Iran closed the Strait of Hormuz again after briefly reopening it, while reports said Iranian gunboats fired on a tanker and other vessels were attacked near the waterway. The Strait handles roughly one-fifth of global crude and petroleum-product flows, so renewed disruption poses a major shock to oil markets, shipping lanes and global energy security. The article also reports a French peacekeeper killed in southern Lebanon and escalating regional tensions around US-Iran talks and sanctions.

Analysis

The market should treat this less as a one-day oil spike and more as a forced repricing of global shipping risk premia.
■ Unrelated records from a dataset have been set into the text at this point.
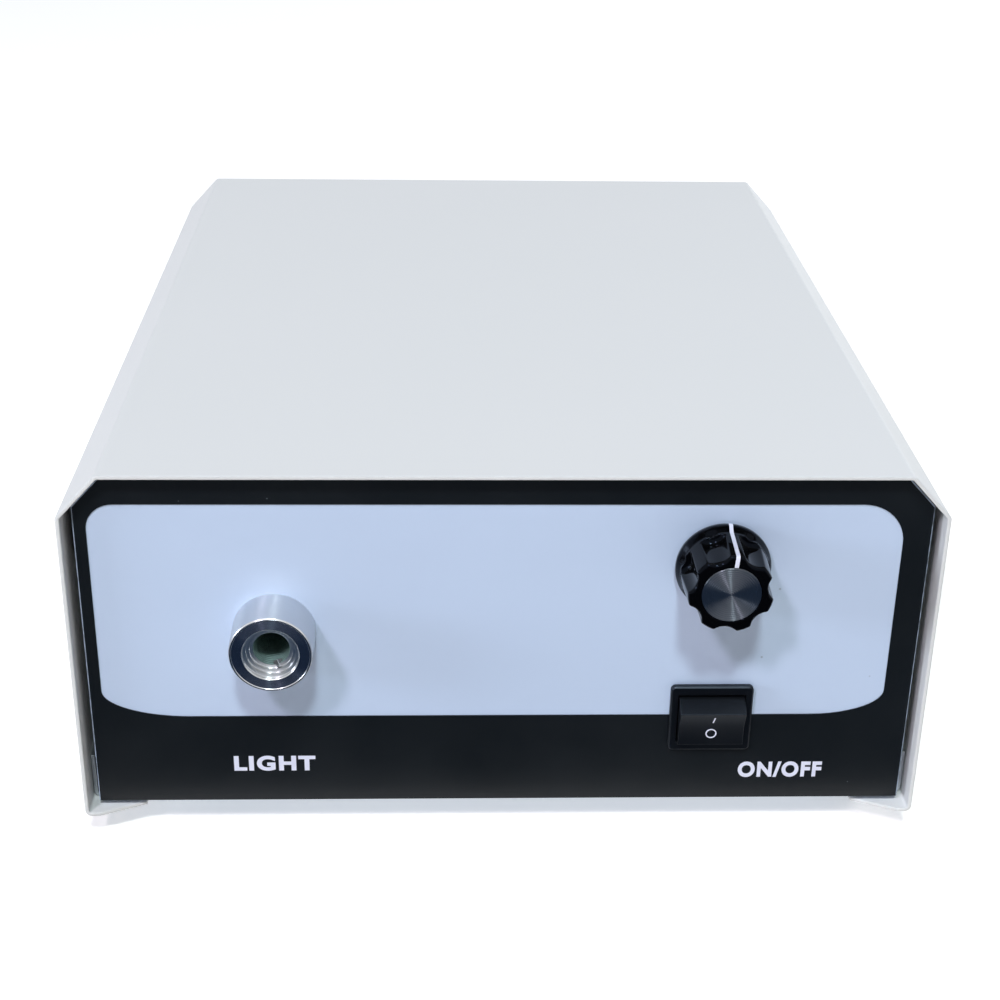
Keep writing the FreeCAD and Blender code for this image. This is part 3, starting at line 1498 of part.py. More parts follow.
def make_transformer():
    place = ("toroid_x", "front_edge_y + toroid_y", "tray_top_z")
    centre = [("0", "0")]
    low = "pad_thickness"
    high = "pad_thickness + toroid_height"
    coil = new_body("transformer_coil", *place)
    spin(coil, "XZ", [
        ("toroid_hole_radius", low),
        ("toroid_radius", low),
        ("toroid_radius", high),
        ("toroid_hole_radius", high),
    ])
    dress(coil, "Fillet", "toroid_round", lambda edge: edge.Curve.TypeId == "Part::GeomCircle")

    pads = new_body("transformer_pads", *place)
    rim = "toroid_radius - toroid_round + pad_overlap"
    bolt = "clamp_bolt_radius + clamp_hole_clearance"
    for start, end in (("0", low), (high, f"{high} + pad_thickness")):
        add(pads, "XY", start, end, draw_circles(centre, rim))
        cut(pads, "XY", start, end, draw_circles(centre, bolt))

    clamp = new_body("transformer_clamp", *place)
    seat = f"{high} + pad_thickness"
    add(clamp, "XY", seat, f"{seat} + clamp_thickness", draw_circles(centre, "clamp_radius"))
    cut(clamp, "XY", seat, f"{seat} + clamp_thickness", draw_circles(centre, bolt))

    fixing = new_body("transformer_bolt", *place)
    top = f"{seat} + clamp_thickness"
    add(fixing, "XY", "-sheet - clamp_head_thickness", "-sheet", draw_hexagons(centre, "clamp_nut_width"))
    add(fixing, "XY", "-sheet", f"{top} + clamp_nut_thickness + clamp_thickness",
        draw_circles(centre, "clamp_bolt_radius"))

    nut = new_body("transformer_nut", *place)
    add(nut, "XY", top, f"{top} + clamp_nut_thickness", draw_hexagons(centre, "clamp_nut_width"))
    cut(nut, "XY", top, f"{top} + clamp_nut_thickness", draw_circles(centre, "clamp_bolt_radius"))


# ---------------------------------------------------------------------------------------------
# Dimmer board and what stands on it
# ---------------------------------------------------------------------------------------------


def board_part(label, level="board_top_z"):
    """Board pieces are placed from the board's left front corner."""
    return new_body(label, "board_left", "board_front", level)


def board_holes():
    places = []
    for across in ("board_hole_inset", "board_width - board_hole_inset"):
        for along_y in ("board_hole_inset", "board_depth - board_hole_inset"):
            places.append((across, along_y))
    return places


def make_board():
    board = board_part("dimmer_board", "board_top_z - board_thickness")
    add(board, "XY", "0", "board_thickness",
        lambda sketch: draw_box(sketch, "0", "board_width", "0", "board_depth"))
    cut(board, "XY", "0", "board_thickness", draw_circles(board_holes(), "board_screw_radius"))

    standoffs = board_part("board_standoffs", "tray_top_z")
    add(standoffs, "XY", "0", "standoff_height", draw_hexagons(board_holes(), "standoff_width"))
    cut(standoffs, "XY", "standoff_height / 2", "standoff_height",
        draw_circles(board_holes(), "board_screw_radius"))

    screws = board_part("board_screws")
    add(screws, "XY", "-board_thickness - standoff_height / 2", "0",
        draw_circles(board_holes(), "board_screw_radius"))
    add(screws, "XY", "0", "board_screw_head", draw_circles(board_holes(), "board_screw_head_radius"))


def make_board_parts():
    sink = board_part("heat_sink")
    left = "(board_width - sink_width) / 2"
    back = "board_depth - sink_setback"
    front = f"{back} - sink_base"
    add(sink, "XY", "0", "sink_height",
        lambda sketch: draw_box(sketch, left, f"{left} + sink_width", front, back))
    fin = add(sink, "XY", "0", "sink_height",
              lambda sketch: draw_box(sketch, left, f"{left} + sink_fin_thickness",
                                      back, f"{back} + sink_fin_reach"))
    repeat_along(sink, fin, "X", "sink_fin_count",
                 "((sink_width - sink_fin_thickness) / (sink_fin_count - 1))")

    triac = board_part("triac")
    middle = "board_width / 2"
    add(triac, "XY", "triac_lead", "triac_lead + triac_height",
        lambda sketch: draw_box(sketch, f"{middle} - triac_width / 2", f"{middle} + triac_width / 2",
                                f"{front} - triac_thickness", front))

    def leads(sketch):
        for step in ("-1", "0", "1"):
            draw_middle_box(sketch, f"{middle} + {step} * triac_lead_pitch",
                            f"{front} - triac_thickness / 2",
                            "triac_lead_thickness", "triac_lead_thickness")

    add(triac, "XY", "0", "triac_lead", leads)

    cap = board_part("filter_capacitor")
    add(cap, "XY", "0", "cap_height",
        lambda sketch: draw_box(sketch, "cap_inset", "cap_inset + cap_width",
                                "board_depth / 2 - cap_depth", "board_depth / 2"))
    dress(cap, "Fillet", "cap_round", lambda edge: along(edge, Z_AXIS))

    choke = board_part("choke")
    centre = [("choke_x", "board_depth / 2 - cap_depth / 2")]
    add(choke, "XY", "0", "choke_height", draw_circles(centre, "choke_radius"))
    cut(choke, "XY", "0", "choke_height", draw_circles(centre, "choke_hole_radius"))
    dress(choke, "Fillet", "choke_round", lambda edge: edge.Curve.TypeId == "Part::GeomCircle")

    block = board_part("terminal_block")
    start = "board_width / 2 - terminal_count * terminal_pitch / 2"
    add(block, "XY", "0", "terminal_height",
        lambda sketch: draw_box(sketch, start, f"{start} + terminal_count * terminal_pitch",
                                "0", "terminal_depth"))
    entry = cut(block, "XZ", "0", "terminal_entry_depth",
                lambda sketch: draw_middle_box(sketch, f"{start} + terminal_pitch / 2", "terminal_entry",
                                               "terminal_entry", "terminal_entry"))
    repeat_along(block, entry, "X", "terminal_count", "terminal_pitch")


# ---------------------------------------------------------------------------------------------
# Build, check, write
# ---------------------------------------------------------------------------------------------


def check_document():
    """Nothing is written while a feature has failed, cut nothing or made no solid."""
    for item in doc.Objects:
        if "Invalid" in item.State or "Error" in item.State:
            raise RuntimeError(f"{item.Label} is {item.State}")
        if item.TypeId in ("PartDesign::Pocket", "PartDesign::Groove"):
            before = item.BaseFeature.Shape.Volume
            if before - item.Shape.Volume < LEAST_CUT:
                raise RuntimeError(f"{item.Name} of {item.getParentGeoFeatureGroup().Label} cuts nothing")
    for part in PARTS:
        if part.Shape.isNull() or not part.Shape.isValid() or not part.Shape.Solids:
            raise RuntimeError(f"{part.Label} has no valid solid")


def main():
    fill_sheet()
    make_cover()
    make_tray()
    make_front_plate()
    make_border_film()
    make_rear_panel()
    make_feet()
    make_case_screws()
    make_socket()
    make_knob()
    make_potentiometer()
    make_switch()
    make_lamp()
    make_heat_filter()
    make_bracket_screws()
    make_fan_frame()
    make_fan_rotor()
    make_fan_guard()
    make_fan_screws()
    make_inlet()
    make_earth_stud()
    make_transformer()
    make_board()
    make_board_parts()
    doc.recompute()
    check_document()
    os.makedirs("parts", exist_ok=True)
    for part in PARTS:
        part.Shape.exportStep(f"parts/{part.Label}.step")
        box = part.Shape.BoundBox
        print(f"{part.Label}: {len(part.Shape.Solids)} solid(s), {part.Shape.Volume:.0f} mm3,"
              f" x {box.XMin:.1f}..{box.XMax:.1f} y {box.YMin:.1f}..{box.YMax:.1f}"
              f" z {box.ZMin:.1f}..{box.ZMax:.1f}")
    whole = Part.makeCompound([part.Shape for part in PARTS]).BoundBox
    print(f"{len(PARTS)} parts; whole x {whole.XMin:.2f}..{whole.XMax:.2f}"
          f" y {whole.YMin:.2f}..{whole.YMax:.2f} z {whole.ZMin:.2f}..{whole.ZMax:.2f}")


main()
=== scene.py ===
# %% [markdown]
# # A bench light source, dressed over its CAD frame
# A folded white steel case, a recessed front plate with a printed black border, a turned
# aluminium socket for the light guide, a fluted black knob and a mains rocker.  The CAD model
# gives every piece its place.  This file adds soft edges, lettering and surface finish, one piece
# at a time, and prints what it made.

# %% Load the frame
import json
import math

import bmesh
import bpy
from mathutils import Matrix, Vector

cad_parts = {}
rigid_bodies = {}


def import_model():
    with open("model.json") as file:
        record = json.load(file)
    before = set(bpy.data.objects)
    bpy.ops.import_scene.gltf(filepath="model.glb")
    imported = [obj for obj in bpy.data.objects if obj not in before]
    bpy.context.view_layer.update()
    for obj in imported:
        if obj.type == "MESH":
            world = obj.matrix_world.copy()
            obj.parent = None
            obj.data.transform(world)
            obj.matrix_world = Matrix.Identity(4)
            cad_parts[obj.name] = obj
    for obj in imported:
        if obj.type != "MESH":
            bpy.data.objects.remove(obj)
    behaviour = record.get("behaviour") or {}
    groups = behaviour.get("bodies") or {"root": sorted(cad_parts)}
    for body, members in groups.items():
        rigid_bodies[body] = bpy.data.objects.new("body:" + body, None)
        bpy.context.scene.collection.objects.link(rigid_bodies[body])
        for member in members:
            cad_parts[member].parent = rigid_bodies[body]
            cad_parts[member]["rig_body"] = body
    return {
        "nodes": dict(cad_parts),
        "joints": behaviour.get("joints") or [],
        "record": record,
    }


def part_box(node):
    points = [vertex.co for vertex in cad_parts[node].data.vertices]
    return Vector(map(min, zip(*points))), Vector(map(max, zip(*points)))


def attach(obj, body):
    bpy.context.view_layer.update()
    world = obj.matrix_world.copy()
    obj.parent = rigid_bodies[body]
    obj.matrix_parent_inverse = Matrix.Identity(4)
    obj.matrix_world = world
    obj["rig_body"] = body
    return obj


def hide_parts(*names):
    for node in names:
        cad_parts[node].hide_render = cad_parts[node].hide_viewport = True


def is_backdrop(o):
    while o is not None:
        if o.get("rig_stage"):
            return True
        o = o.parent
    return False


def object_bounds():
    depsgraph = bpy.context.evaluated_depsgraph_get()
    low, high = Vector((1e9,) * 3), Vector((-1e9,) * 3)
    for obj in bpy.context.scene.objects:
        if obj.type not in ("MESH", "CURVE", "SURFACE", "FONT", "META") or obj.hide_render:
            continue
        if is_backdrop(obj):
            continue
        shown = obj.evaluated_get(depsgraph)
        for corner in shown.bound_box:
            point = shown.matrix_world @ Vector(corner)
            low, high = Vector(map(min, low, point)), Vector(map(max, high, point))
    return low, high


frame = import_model()
cad_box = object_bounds()

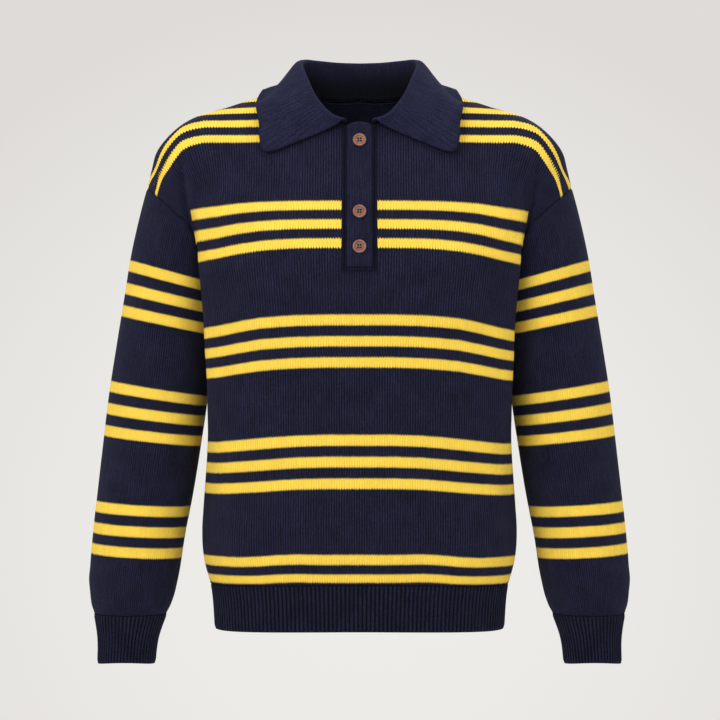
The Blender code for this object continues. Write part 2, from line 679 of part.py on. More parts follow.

Even a short-lived interruption in Hormuz tends to transmit first through freight rates, bunker fuel, marine insurance, and LNG charter economics before it fully shows up in prompt crude, so the more durable winners are the infrastructure toll-collectors and logistics substitutes rather than directional energy beta. Expect the biggest second-order move in asset classes most exposed to inventory delays: Asian refiners, European chemicals, and any freight-heavy importers with thin working capital. The real tail risk is not a complete, sustained closure; it is repeated stop-start access that destroys schedule reliability. That kind of regime is far more damaging to supply chains because it forces just-in-time buyers to pre-build inventory, widens basis differentials, and raises hedging costs across the curve. If this persists for even 2-6 weeks, the squeeze should move from headline crude into diesel cracks, LNG spot premiums, and container/ tanker forward rates; that would hit airlines and transportation equities even if oil itself mean-reverts. Politically, the path to reversal is fragile: any credible deconfliction mechanism would likely come from third-party intermediaries, not a direct bilateral breakthrough, and the market may be underestimating how hard it is for either side to provide a “safe passage” guarantee without losing deterrence credibility. The contrarian angle is that the initial move in broad energy may already be crowded, while the cleaner trade is to fade vulnerable end-users on the assumption that physical disruption stays intermittent rather than absolute. In that regime, the asymmetric payoff sits in options on freight and industrial input costs, not in chasing outright crude after the first gap higher.